One such spiritually dead clergyman was John Wesley, who later became the founder of Methodism (although he never intended to form a separate church). Wesley had gone to Georgia with James Oglethorpe to work as a missionary to the Indians. He soon returned to England in despair and wrote, "I went to America to convert the Indians; but O who will convert me!" On the ship going to Georgia, Wesley had met some Moravian immigrants and was impressed by their spiritual strength and joy in the Lord. Back in England, as Wesley struggled with his own sinfulness and need of salvation, he received spiritual counsel from the Moravian Peter Boehler. On May 24, 1738, during a meeting at Aldersgate, Wesley experienced God's saving grace and wrote, "I felt my heart strangely warmed. I felt I did trust in Christ, Christ alone for salvation; and an assurance was given to me that he had taken away my sins."

From George Whitefield, Wesley learned the importance of preaching in the open air to reach the masses. At first he could not imagine souls being saved unless they were in Church, but Jesus' "open-air preaching" of the Sermon on the Mount convinced him it was okay.

To the poor and discouraged
Wesley was not welcomed in many of the Church of England churches. He was looked down upon as one of the contemptible religious "enthusiasts." Maybe this was a blessing in disguise, as it permitted him to minister to the poor in prisons, hospitals, workhouses, and at the mine pit heads. Excessive taunts, verbal abuse, and even occasional physical violence could not deter Wesley.

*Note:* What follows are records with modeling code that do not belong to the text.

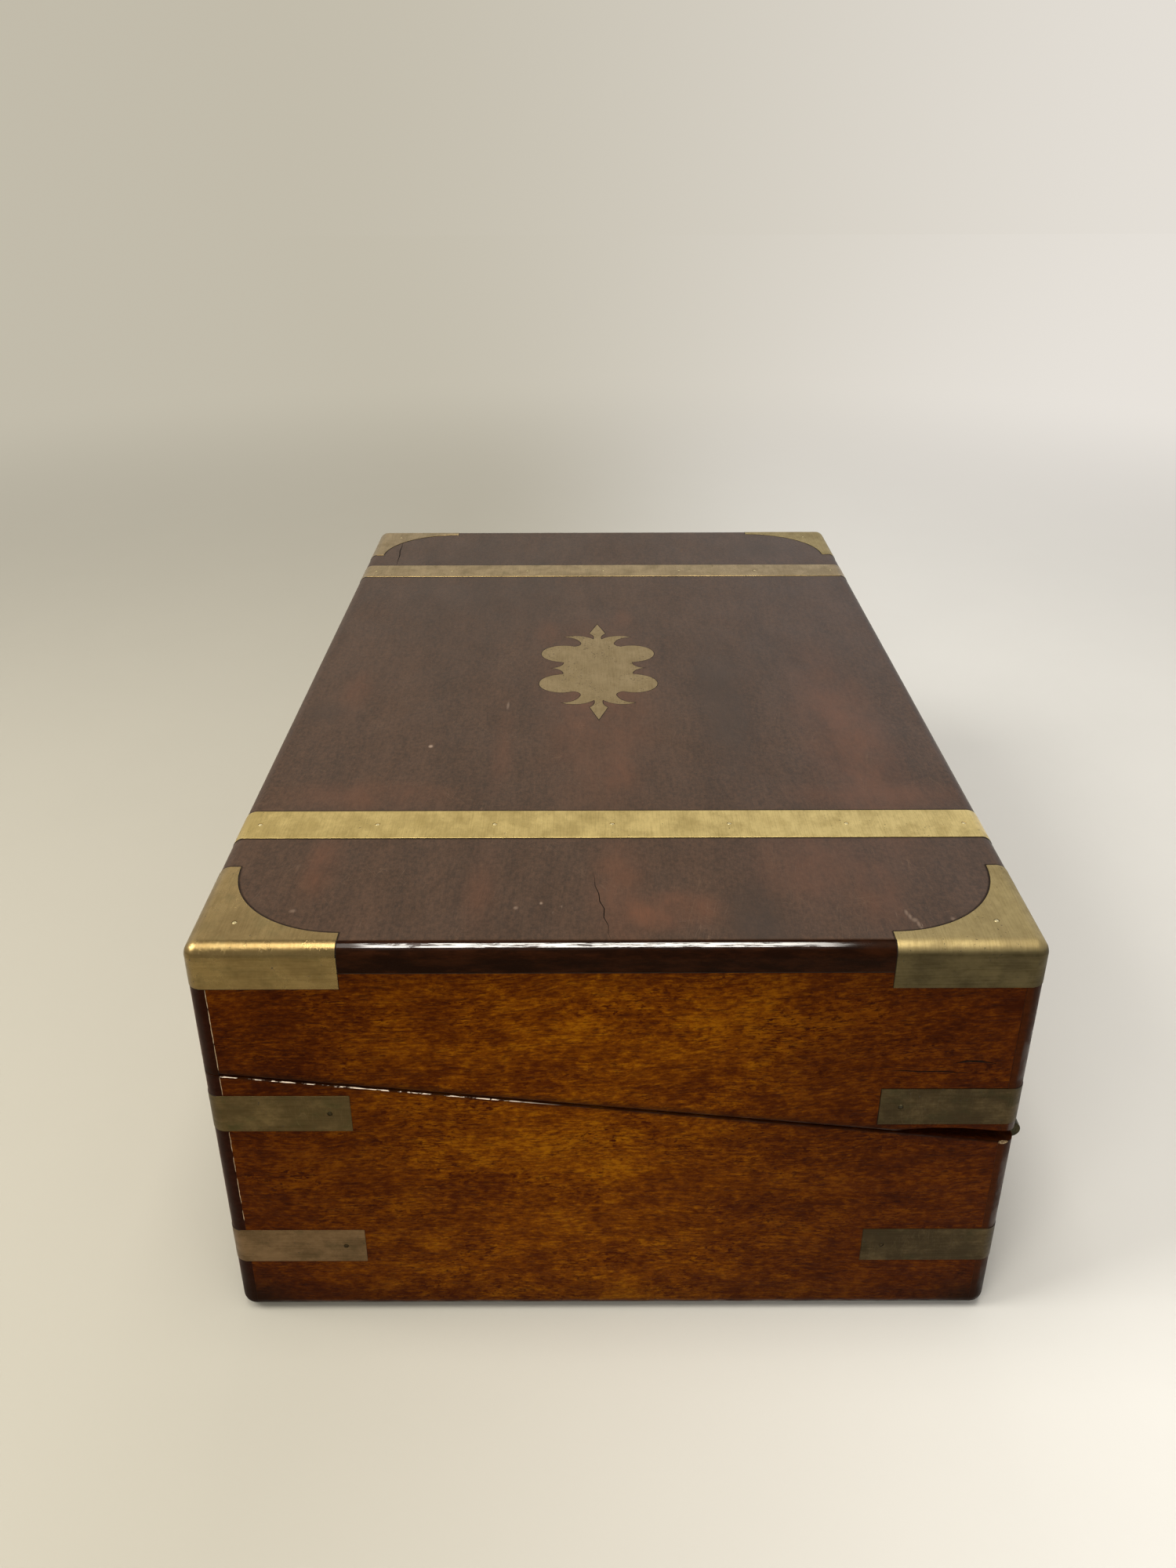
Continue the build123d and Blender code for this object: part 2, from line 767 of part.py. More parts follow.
def pen_tray():
    """Lift-out tray: a block hollowed by a long round scoop that rises at both ends."""
    near = divider_back + tray_clearance
    far = inner_half_depth - tray_clearance
    level = pen_floor_height + tray_height
    block = box_between((-tray_half_length, tray_half_length), (near, far), (pen_floor_height, level))
    middle = Pos(0, (near + far) / 2, level + scoop_radius - scoop_depth)
    run = tray_half_length - scoop_margin - (scoop_radius**2 - (scoop_radius - scoop_depth) ** 2) ** 0.5
    scoop = middle * Rot(0, 90, 0) * Cylinder(scoop_radius, 2 * run)
    for end in (-run, run):
        scoop = scoop + middle * Pos(end, 0, 0) * Sphere(scoop_radius)
    return block - scoop


bottle_y = divider_back + pen_section_depth / 2


def inkwell_bottle():
    """Square glass ink bottle on the right, with a round neck and a round hollow for the ink."""
    block = Box(bottle_side, bottle_side, bottle_height, align=(Align.CENTER, Align.CENTER, Align.MIN))
    block = fillet(block.edges().filter_by(Axis.Z), bottle_corner)
    block = chamfer(block.faces().sort_by(Axis.Z)[-1].edges(), bottle_shoulder)
    low = (Align.CENTER, Align.CENTER, Align.MIN)
    neck = Cylinder(bottle_neck_radius, bottle_height + bottle_neck_height, align=low)
    room = bottle_height - 2 * bottle_floor
    ink = Pos(0, 0, bottle_floor) * Cylinder(bottle_ink_radius, room, align=low)
    mouth = Pos(0, 0, bottle_floor) * Cylinder(bottle_bore_radius, past, align=low)
    return Pos(inkwell_x, bottle_y, pen_floor_height) * (block + neck - ink - mouth)


def inkwell_cap():
    """Round brass cap over the right-hand bottle's neck."""
    low = (Align.CENTER, Align.CENTER, Align.MIN)
    cap = Cylinder(cap_radius, cap_height, align=low)
    cap = fillet(cap.edges().sort_by(Axis.Z)[-1], cap_dome)
    cap = cap - Cylinder(bottle_neck_radius + cap_clearance, cap_height - cap_wall, align=low)
    return Pos(inkwell_x, bottle_y, pen_floor_height + bottle_height) * cap


# ---- writing out ----
right_hinge_base_leaf = hinge_leaf(-1)
right_hinge_lid_leaf = hinge_leaf(1)
right_bottle = inkwell_bottle()
right_cap = inkwell_cap()

pairs = {
    "base_{}_end": base_right_end,
    "lid_{}_end": lid_right_end,
    "{}_hinge_base_leaf": right_hinge_base_leaf,
    "{}_hinge_lid_leaf": right_hinge_lid_leaf,
    "{}_hinge_pin": hinge_pin(),
    "{}_back_upper_strap": right_back_upper_strap - base_pins,
    "{}_back_lower_strap": right_back_lower_strap - base_pins,
    "{}_front_lower_strap": right_front_lower_strap - base_pins,
    "{}_front_upper_strap": right_front_upper_strap - lid_pins,
    "{}_back_corner": right_back_corner - lid_pins,
    "{}_front_corner": right_front_corner - lid_pins,
    "{}_top_strap": right_top_strap - lid_pins,
    "{}_inkwell_bottle": right_bottle,
    "{}_inkwell_cap": right_cap,
}
nodes = {
    "base_front_board": base_front_board,
    "base_back_board": base_back_board,
    "base_bottom_board": bottom,
    "underside_baize": underside_baize(),
    "pen_section_floor": pen_section_floor(),
    "pen_section_divider": pen_section_divider(),
    "inkwell_dividers": inkwell_dividers(),
    "pen_tray": pen_tray(),
    "base_flap_ledges": flap_ledges(-1, divider_front),
    "lock_case": lock_case(),
    "lock_face_plate": lock_face_plate(),
    "keyhole_escutcheon": plate_of_escutcheon,
    "base_screws": base_screws,
    "base_strap_pins": base_pins,
    "base_flap_hinge_leaves": flap_leaves(-1, -1),
    "lock_bolt": lock_bolt(),
    "lid_top_board": lid_top_board,
    "lid_front_board": lid_front_board,
    "lid_back_board": lid_back_board,
    "top_inlay": inlay,
    "lid_strap_pins": lid_pins,
    "link_plate": link_plate(),
    "lid_screws": lid_screws,
    "lid_flap_ledges": flap_ledges(1, inner_half_depth),
    "lid_flap_hinge_leaves": flap_leaves(1, -1),
    "flap_turn_button": turn_button(),
    "base_flap_panel": flap_panel(-1, base_flap_far),
    "base_flap_leather": flap_leather(-1, base_flap_far),
    "base_flap_moving_leaves": flap_leaves(-1, 1),
    "lid_flap_panel": flap_panel(1, lid_flap_far),
    "lid_flap_leather": flap_leather(1, lid_flap_far),
    "lid_flap_moving_leaves": flap_leaves(1, 1),
}
for name, shape in pairs.items():
    nodes[name.format("right")] = shape
    nodes[name.format("left")] = mirrored(shape)

os.makedirs("parts", exist_ok=True)
for name, shape in nodes.items():
    export_step(shape, f"parts/{name}.step")
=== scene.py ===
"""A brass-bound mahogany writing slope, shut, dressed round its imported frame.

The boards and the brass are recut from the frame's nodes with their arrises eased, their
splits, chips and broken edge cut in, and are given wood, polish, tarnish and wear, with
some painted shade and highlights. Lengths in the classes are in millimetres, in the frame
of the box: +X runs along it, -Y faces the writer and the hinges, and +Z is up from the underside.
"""

from __future__ import annotations

import json
import logging
import math
from collections.abc import Callable, Mapping, Sequence
from dataclasses import dataclass, field
from enum import Enum
from typing import Any

import bmesh
import bpy
from mathutils import Matrix, Vector, noise

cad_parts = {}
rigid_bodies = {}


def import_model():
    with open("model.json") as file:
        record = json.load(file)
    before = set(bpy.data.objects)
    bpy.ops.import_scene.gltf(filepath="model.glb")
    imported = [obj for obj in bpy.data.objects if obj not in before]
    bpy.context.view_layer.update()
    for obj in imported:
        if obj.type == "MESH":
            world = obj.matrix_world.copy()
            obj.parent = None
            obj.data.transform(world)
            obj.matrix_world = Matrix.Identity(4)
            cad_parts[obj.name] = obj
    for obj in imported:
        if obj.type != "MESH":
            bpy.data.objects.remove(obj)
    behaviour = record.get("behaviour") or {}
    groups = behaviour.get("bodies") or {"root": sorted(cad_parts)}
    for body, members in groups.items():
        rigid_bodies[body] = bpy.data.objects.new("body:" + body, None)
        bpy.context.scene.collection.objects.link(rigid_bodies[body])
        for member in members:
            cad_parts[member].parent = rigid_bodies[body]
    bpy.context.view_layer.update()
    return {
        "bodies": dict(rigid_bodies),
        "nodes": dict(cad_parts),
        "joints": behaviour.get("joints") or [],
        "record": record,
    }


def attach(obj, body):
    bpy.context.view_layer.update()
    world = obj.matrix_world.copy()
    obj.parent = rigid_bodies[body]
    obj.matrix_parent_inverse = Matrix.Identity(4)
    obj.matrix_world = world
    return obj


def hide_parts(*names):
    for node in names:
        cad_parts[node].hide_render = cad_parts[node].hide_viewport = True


log = logging.getLogger("writing_slope")

MM = 0.001
WHITE = (1.0, 1.0, 1.0)
Colour = tuple[float, float, float]
Point = tuple[float, float, float]
Ring = list[bmesh.types.BMVert]


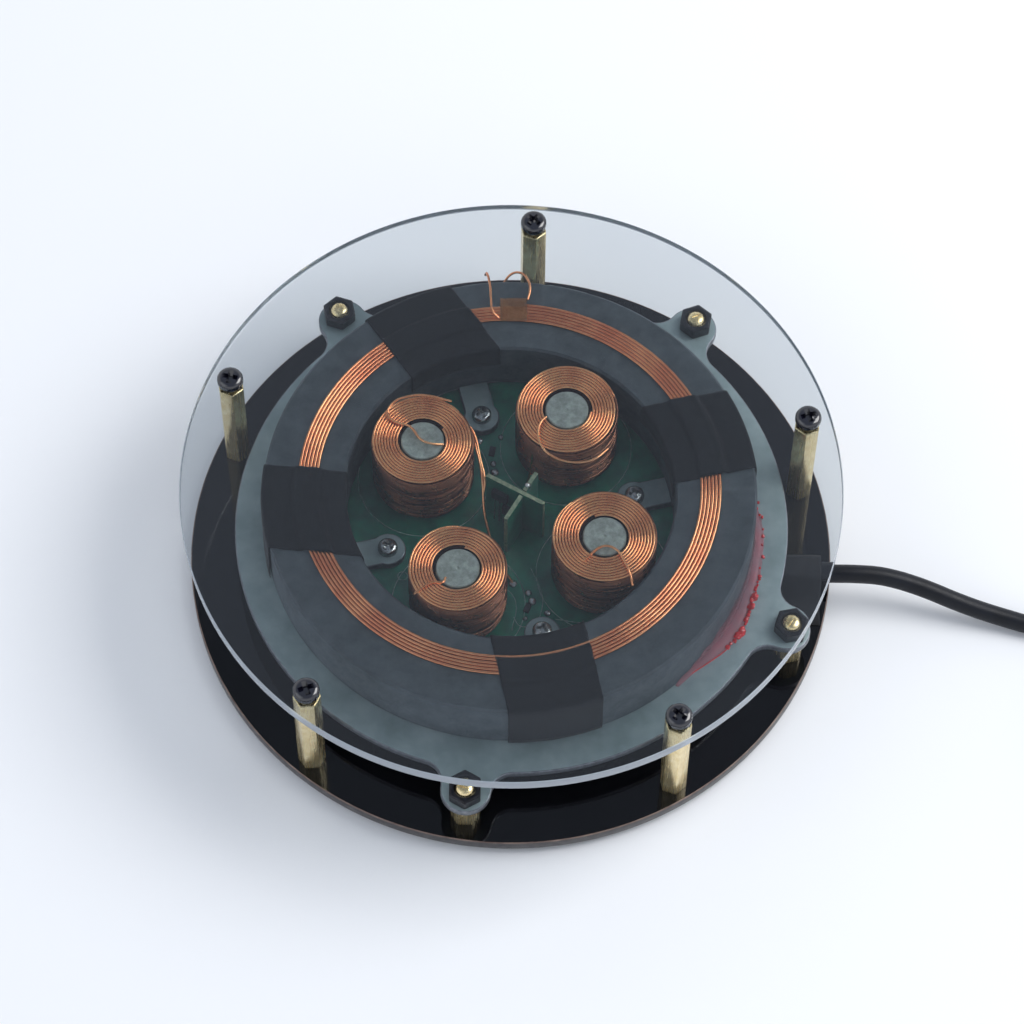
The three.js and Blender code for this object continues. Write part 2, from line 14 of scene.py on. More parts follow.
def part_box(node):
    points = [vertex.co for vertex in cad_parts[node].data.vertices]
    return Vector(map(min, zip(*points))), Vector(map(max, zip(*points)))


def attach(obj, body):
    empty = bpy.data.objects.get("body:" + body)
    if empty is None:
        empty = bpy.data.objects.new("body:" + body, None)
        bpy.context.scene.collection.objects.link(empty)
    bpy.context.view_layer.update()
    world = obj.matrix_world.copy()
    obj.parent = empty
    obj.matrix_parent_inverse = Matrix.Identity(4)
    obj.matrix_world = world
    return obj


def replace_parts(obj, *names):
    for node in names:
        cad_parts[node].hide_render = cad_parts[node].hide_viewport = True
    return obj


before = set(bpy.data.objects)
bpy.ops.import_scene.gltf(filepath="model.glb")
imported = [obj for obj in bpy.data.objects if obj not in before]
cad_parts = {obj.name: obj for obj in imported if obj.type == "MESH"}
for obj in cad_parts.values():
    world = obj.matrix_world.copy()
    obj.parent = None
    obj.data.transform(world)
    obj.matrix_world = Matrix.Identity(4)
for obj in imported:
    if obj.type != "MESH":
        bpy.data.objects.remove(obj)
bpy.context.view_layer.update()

MM = 0.001
TAU = math.tau
random.seed(20)


def centre(node):
    """Middle of a CAD node's box, in millimetres."""
    low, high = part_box(node)
    return [(a + b) / 2 / MM for a, b in zip(low, high)]


def bottom(node):
    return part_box(node)[0][2] / MM


def top(node):
    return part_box(node)[1][2] / MM


def half_width(node):
    low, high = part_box(node)
    return (high[0] - low[0]) / 2 / MM


def polar(middle, radius, degrees):
    angle = math.radians(degrees)
    return middle[0] + radius * math.cos(angle), middle[1] + radius * math.sin(angle)


BASE_BOTTOM = bottom("base_plate")
BASE_TOP = top("base_plate")
COVER_BOTTOM = bottom("cover_plate")
COVER_TOP = top("cover_plate")
PLATE_BOTTOM = bottom("mounting_plate")
PLATE_TOP = top("mounting_plate")
MAGNET_TOP = top("ring_magnet")
BOARD_TOP = top("circuit_board")
BOARD_BOTTOM = bottom("circuit_board")
MAGNET_MIDDLE = centre("ring_magnet")[:2]
BOARD_MIDDLE = centre("circuit_board")[:2]

# Angles and plan sizes shared with the CAD model
MODULE_AXIS_ANGLE = 14.25
STUD_PITCH_RADIUS = 69.2
STUD_ANGLES = [MODULE_AXIS_ANGLE + side for side in (37.1, 112.4, -112.4, -37.1)]
STUD_TURNS = (8, 50, 0, 15)
NUT_TURNS = (20, 42, 30, 12)
COVER_POST_TURNS = (22, 40, 40, 4, 41)
COVER_SCREW_TURNS = (17, 48, 79, 110, 141)
STUD_FOOT_TURNS = (25, 65, 105, 145)
TAB_SCREW_DISTANCE = 29.3
TAB_ANGLES = [MODULE_AXIS_ANGLE + 90 * index for index in range(4)]
SENSOR_CENTRE = (0.9, 2.9)
SENSOR_TURN = -29.6
SENSOR_CROSSING = 2.0
SENSOR_BOARD_THICKNESS = 1.0
SENSOR_LEG_PITCH = 1.27

MAGNET_OUTER_RADIUS = 56.3
MAGNET_INNER_RADIUS = 37.7

# How high the dried glue climbs the magnet's wall
GLUE_HEIGHT = 6.5

# Power lead: the same route as the CAD tubes
CORD_RADIUS = 2.15
LEAD_POINTS = [
    (64.3, -7.4, 9.6),
    (69, -7.4, 9.7),
    (75, -7.5, 9.9),
    (80, -7.5, 9.8),
    (85, -7.6, 9.3),
    (89, -8.1, 8.6),
    (93, -8.9, 7.7),
    (97.5, -10.1, 6.6),
    (102, -11.5, 5.4),
    (106.5, -12.8, 4.3),
    (111, -14.0, 3.4),
    (115.5, -15.1, 2.7),
    (120, -16.3, 2.3),
    (126, -17.5, 2.2),
    (132, -18.5, 2.3),
    (138, -19.1, 2.5),
    (143, -19.3, 2.8),
]
TAIL_POINTS = [
    (184.9, -60.9, 3.4),
    (184.9, -66, 2.9),
    (184.7, -71, 2.6),
    (184.5, -76, 2.6),
    (184.4, -81, 3.2),
]
COIL_CENTRE = (159.5, -45.2)
COIL_COLUMN_RADII = (25.8, 21.5, 17.2)
COIL_LOWER_HEIGHT = 3.05
COIL_UPPER_HEIGHT = 7.35
COIL_POINTS_PER_TURN = 14


# ---- materials


def srgb(red, green, blue):
    """Linear colour from screen levels 0 to 255."""
    channels = [value / 255 for value in (red, green, blue)]
    linear = [c / 12.92 if c <= 0.04045 else ((c + 0.055) / 1.055) ** 2.4 for c in channels]
    return (*linear, 1.0)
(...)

Wesley traveled over 250,000 miles in the cause of the gospel. In his preaching he talked continually of Christ and emphasized repentance, faith, and holiness. He said that repentance was like the porch of religion; conviction of sin always came before faith. Faith was the door of religion. Faith was "not only to believe that the Holy Scriptures and the articles of our faith are true, but also to have a sure trust and confidence to be saved from everlasting damnation through Christ." Holiness was religion itself, "the loving God with all our heart, and our neighbors as ourselves, and in that love abstaining from all evil, and doing all possible good to all men." As Wesley preached, multitudes responded. He noted in his journal that "the Word of God ran as fire among the stubble; it was glorified more and more; multitudes crying out, 'What must I do to be saved?' and afterwards witnessing, 'By grace we are saved through faith.'"

Wesley supervised the education of lay preachers to educate the people in small cell groups where discipline and faithfulness were learned. These preachers also distributed and sold Christian books to the people, helping provide them with spiritual food. Wesley pioneered the monthly magazine and edited Christian Living, a selection of theological and devotional literature for the lay person. He also was the first to print and use religious tracts extensively.

The effects spread
Wesley used all the profits from his literary works for charitable purposes, and he encouraged Christians to become active in social reform. He himself spoke out strongly against the slave trade and encouraged William Wilberforce in his antislavery crusade. Numerous agencies promoting Christian work arose as a result of the eighteenth century revival in England. Antislavery societies, prison reform groups, and relief agencies for the poor were started. Numerous missionary societies were formed; the Religious Tract Society was organized; and the British Foreign Bible Society was established. Hospitals and schools multiplied.

The revival cut across denominational lines and touched every class of society. England itself was transformed by the revival. In 1928 Archbishop Davidson wrote that "Wesley practically changed the outlook and even the character of the English nation."

Did Wesley save England from a revolution?
Some historians have maintained that the revival so altered the course of English history that it probably saved England from the kind of revolution that took place in France.